A growing disparity between the coronavirus death rates in the north and south of Ireland is proof that two different approaches to the crisis are causing lives to be lost, according to academics.
The 26 Counties have generally followed the advice of the World Health Organisation, while the unionist-dominated Stormont regime in Belfast adheres to policies set by the British government.
Research carried out by Michael Tomlinson, a former professor of social policy at QUB in Belfast, has shown that the death rate for Covid-19 deaths is 50% higher in the North than the South.
He said it is reasonable to assume that the North’s higher death rates result from the lower rates of testing, the lack of contact tracing and the slower application of lockdown measures compared with the 26 Counties.
“The evidence underlines the case for co-ordinated action across the island to hunt down the virus through high levels of testing and contact tracing and for stronger public-health surveillance at points of entry,” he said.
Dr Gabriel Scally, president of the Epidemiology and Public Health section of the Royal Society of Medicine, referred to the study and again called for an all-island exit strategy from lockdown to avoid “further waves of infection and death”.

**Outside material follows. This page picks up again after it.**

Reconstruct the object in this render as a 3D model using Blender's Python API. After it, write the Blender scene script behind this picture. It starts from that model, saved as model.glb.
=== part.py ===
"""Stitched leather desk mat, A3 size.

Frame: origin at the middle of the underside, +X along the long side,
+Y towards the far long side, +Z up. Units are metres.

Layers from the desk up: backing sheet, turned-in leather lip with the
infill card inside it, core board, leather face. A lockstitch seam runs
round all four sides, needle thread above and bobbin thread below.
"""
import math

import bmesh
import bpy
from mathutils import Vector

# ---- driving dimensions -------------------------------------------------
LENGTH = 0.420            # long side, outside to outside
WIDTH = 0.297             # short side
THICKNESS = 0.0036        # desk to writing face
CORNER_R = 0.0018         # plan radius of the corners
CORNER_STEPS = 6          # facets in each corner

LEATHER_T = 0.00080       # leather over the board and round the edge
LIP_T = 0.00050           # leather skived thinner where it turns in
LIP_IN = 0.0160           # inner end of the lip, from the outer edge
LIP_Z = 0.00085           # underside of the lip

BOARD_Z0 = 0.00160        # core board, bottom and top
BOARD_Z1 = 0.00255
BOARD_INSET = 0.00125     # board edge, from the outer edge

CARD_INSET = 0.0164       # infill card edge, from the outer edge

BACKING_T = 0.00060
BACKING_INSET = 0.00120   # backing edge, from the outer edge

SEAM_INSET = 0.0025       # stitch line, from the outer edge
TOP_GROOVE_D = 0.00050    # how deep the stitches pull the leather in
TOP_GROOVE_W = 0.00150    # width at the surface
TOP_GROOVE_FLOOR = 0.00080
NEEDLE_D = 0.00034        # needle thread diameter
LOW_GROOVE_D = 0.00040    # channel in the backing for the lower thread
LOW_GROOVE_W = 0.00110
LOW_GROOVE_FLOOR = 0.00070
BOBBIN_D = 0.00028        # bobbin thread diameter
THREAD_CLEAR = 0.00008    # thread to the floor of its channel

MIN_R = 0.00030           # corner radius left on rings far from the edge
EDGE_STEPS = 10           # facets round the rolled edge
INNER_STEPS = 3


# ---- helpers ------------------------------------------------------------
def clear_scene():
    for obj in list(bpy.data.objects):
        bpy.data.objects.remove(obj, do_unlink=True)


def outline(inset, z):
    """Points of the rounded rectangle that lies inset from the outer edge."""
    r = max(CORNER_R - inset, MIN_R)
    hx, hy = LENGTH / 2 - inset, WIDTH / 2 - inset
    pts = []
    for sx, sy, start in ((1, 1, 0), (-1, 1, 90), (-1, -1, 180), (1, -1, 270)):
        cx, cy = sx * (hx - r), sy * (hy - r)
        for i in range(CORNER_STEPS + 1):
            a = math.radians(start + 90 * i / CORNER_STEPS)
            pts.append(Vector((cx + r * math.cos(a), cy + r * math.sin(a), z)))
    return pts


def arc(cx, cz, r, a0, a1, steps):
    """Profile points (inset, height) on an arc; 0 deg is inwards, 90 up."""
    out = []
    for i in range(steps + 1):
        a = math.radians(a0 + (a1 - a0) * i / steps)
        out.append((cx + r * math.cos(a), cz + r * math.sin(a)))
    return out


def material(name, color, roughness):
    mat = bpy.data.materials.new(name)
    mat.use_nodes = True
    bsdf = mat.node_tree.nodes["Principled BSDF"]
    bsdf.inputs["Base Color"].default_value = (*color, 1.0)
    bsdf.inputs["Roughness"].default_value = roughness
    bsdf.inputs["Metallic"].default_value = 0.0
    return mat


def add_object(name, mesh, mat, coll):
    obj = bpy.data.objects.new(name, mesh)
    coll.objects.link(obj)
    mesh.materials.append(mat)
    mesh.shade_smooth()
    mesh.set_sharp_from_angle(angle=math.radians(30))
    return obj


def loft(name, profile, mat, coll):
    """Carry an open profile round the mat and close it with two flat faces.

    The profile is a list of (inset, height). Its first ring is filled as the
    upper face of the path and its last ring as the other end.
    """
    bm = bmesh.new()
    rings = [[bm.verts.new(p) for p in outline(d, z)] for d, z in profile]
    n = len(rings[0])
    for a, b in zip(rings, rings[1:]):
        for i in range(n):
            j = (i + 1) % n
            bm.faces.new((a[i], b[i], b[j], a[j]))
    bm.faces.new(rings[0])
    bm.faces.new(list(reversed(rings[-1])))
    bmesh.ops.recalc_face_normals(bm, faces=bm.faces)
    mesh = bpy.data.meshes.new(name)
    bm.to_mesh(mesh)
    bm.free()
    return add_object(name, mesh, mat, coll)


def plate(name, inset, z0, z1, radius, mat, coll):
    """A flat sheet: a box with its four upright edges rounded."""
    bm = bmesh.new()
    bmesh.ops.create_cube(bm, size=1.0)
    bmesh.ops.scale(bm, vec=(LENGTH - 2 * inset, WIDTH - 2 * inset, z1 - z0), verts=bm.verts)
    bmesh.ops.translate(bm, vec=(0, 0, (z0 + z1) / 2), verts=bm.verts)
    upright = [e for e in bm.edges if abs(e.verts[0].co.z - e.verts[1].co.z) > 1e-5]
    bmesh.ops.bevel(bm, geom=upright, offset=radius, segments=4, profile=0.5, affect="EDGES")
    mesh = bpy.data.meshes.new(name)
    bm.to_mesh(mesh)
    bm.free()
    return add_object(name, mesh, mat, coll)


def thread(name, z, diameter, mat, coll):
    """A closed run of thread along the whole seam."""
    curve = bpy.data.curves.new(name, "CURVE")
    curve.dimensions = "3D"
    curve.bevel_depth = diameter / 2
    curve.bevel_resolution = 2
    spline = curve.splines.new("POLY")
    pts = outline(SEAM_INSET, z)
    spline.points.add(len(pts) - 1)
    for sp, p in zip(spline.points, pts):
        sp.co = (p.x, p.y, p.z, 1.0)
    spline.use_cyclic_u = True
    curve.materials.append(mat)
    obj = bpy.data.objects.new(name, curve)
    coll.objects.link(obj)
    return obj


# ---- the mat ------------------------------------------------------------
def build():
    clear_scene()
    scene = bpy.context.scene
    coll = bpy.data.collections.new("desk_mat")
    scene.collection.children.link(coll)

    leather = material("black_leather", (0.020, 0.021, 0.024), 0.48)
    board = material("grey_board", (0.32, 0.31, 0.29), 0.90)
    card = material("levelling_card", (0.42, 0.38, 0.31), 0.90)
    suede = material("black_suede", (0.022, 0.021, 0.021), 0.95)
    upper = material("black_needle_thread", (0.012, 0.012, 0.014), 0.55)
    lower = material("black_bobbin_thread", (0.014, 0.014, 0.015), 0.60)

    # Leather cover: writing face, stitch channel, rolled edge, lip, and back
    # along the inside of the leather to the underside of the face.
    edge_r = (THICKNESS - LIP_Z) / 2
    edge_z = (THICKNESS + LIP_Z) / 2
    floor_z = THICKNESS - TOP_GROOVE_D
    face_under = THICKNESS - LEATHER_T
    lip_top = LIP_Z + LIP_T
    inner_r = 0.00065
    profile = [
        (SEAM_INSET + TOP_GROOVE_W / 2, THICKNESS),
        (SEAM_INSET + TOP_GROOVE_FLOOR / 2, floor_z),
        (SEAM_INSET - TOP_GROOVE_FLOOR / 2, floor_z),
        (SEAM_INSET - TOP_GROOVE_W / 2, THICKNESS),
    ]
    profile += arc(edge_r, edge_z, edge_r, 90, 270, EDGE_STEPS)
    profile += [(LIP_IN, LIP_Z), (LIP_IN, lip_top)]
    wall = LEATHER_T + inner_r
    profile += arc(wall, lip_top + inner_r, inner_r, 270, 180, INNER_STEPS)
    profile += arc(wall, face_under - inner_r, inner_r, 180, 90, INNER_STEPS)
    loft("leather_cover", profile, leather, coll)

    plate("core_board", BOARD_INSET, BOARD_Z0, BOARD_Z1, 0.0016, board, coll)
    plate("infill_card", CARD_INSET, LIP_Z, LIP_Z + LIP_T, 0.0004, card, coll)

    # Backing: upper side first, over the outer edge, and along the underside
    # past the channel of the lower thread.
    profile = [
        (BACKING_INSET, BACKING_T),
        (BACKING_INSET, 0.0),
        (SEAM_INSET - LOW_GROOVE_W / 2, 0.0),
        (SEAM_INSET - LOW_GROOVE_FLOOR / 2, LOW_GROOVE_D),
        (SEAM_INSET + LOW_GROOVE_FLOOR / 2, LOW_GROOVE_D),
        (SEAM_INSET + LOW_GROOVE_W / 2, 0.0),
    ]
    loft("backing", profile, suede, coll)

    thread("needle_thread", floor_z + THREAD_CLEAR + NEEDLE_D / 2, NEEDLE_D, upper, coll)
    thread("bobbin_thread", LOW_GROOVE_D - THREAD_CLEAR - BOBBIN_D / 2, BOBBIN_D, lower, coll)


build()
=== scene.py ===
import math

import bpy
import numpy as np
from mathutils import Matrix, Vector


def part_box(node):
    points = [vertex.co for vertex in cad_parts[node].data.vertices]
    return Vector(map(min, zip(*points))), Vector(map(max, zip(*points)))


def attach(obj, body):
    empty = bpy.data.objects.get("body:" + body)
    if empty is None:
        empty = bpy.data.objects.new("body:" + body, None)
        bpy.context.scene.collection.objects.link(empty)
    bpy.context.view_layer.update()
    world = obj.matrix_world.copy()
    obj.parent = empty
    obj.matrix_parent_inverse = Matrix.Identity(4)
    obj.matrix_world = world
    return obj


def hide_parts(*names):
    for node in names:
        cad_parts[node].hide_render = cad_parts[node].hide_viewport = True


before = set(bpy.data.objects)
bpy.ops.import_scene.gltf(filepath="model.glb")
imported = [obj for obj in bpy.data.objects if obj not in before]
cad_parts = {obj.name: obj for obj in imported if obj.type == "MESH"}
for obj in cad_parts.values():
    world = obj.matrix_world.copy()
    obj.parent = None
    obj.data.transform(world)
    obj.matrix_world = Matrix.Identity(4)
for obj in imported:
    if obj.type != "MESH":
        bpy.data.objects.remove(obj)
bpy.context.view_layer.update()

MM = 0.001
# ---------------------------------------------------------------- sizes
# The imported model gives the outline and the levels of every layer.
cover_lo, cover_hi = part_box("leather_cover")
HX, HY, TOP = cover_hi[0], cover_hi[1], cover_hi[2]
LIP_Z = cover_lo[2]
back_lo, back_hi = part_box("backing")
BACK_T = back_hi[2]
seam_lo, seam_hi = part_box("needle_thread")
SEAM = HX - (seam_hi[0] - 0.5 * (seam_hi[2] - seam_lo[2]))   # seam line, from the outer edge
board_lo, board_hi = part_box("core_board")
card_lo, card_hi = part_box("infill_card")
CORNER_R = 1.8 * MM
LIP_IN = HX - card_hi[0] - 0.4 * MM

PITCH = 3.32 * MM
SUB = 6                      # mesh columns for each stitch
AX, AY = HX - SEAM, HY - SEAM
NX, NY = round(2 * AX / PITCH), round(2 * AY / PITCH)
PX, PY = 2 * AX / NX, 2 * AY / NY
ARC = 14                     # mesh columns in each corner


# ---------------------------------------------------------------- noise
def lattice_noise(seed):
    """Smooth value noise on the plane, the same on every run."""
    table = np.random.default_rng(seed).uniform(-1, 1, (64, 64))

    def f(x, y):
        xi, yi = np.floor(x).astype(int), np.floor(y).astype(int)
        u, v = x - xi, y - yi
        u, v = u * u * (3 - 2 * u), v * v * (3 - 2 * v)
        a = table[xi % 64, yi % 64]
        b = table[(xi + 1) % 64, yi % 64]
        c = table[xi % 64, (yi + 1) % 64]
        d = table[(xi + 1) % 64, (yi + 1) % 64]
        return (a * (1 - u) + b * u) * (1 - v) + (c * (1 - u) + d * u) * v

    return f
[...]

He said it is vital that plans for both parts of Ireland are “compatible with, and supportive of, each other”, particularly on community testing and tracing of infected individuals, which has been virtually abandoned by London, and inward arrivals.
“The two parts of Ireland should work hand in hand to develop, as rapidly as possible, a robust network of local teams, locations for community testing and the IT and laboratory capacity that will be needed,” he said.
“The second requirement for a highly effective plan will be a jointly agreed and uniformly implemented approach to public health controls at ports and airports.”
He said “it should be inconceivable” that people could come through any port or airport in Ireland without passing through public health controls which would involve “as a minimum” taking temperatures and swabs for testing.
An island-wide, defensive response to the virus using the sea as a natural barrier has long been the key strategy for tackling infectious disease on the island. The failure to do so this time has bewildered health experts since the first cases emerged.
The North’s chief medical officer, Dr Michael McBride, this week admitted that the virus on the “single landmass” of Ireland was “behaving very similarly” in both jurisdictions “and differently to other parts of the United Kingdom”.
The Dublin government has begun checks on people entering the country at airports and seaports, but Taoiseach Leo Varadkar admitted that any controls on incoming travellers would be undermined by the possibility that infected individuals could reroute via the north’s points of entry, where there are still no checks.
With death rates in both parts of Ireland among the worst in the world, pressure for action has led to a “pilot” all-island contact tracing scheme.
SDLP leader Colum Eastwood said revelations of the slow response in Britain to the coronavirus crisis “underscores the need for a bespoke island-wide strategy” which is “not a sectarian political issue”.
But for the North’s unionist Minister for Health Robin Swann, there is still an adherence to what he called “the science that is applicable to Northern Ireland”. And there are still fears that unionists, in common with right-wing Tories, are ready to ‘sacrifice lives’ in order to unwind lockdown measures and try to jump-start economic activity.
In an ambiguous statement on Wednesday, the DUP said they want to see “close collaboration throughout the British Isles. Our approach will not be based on politics, but led by the expert evidence and advice.”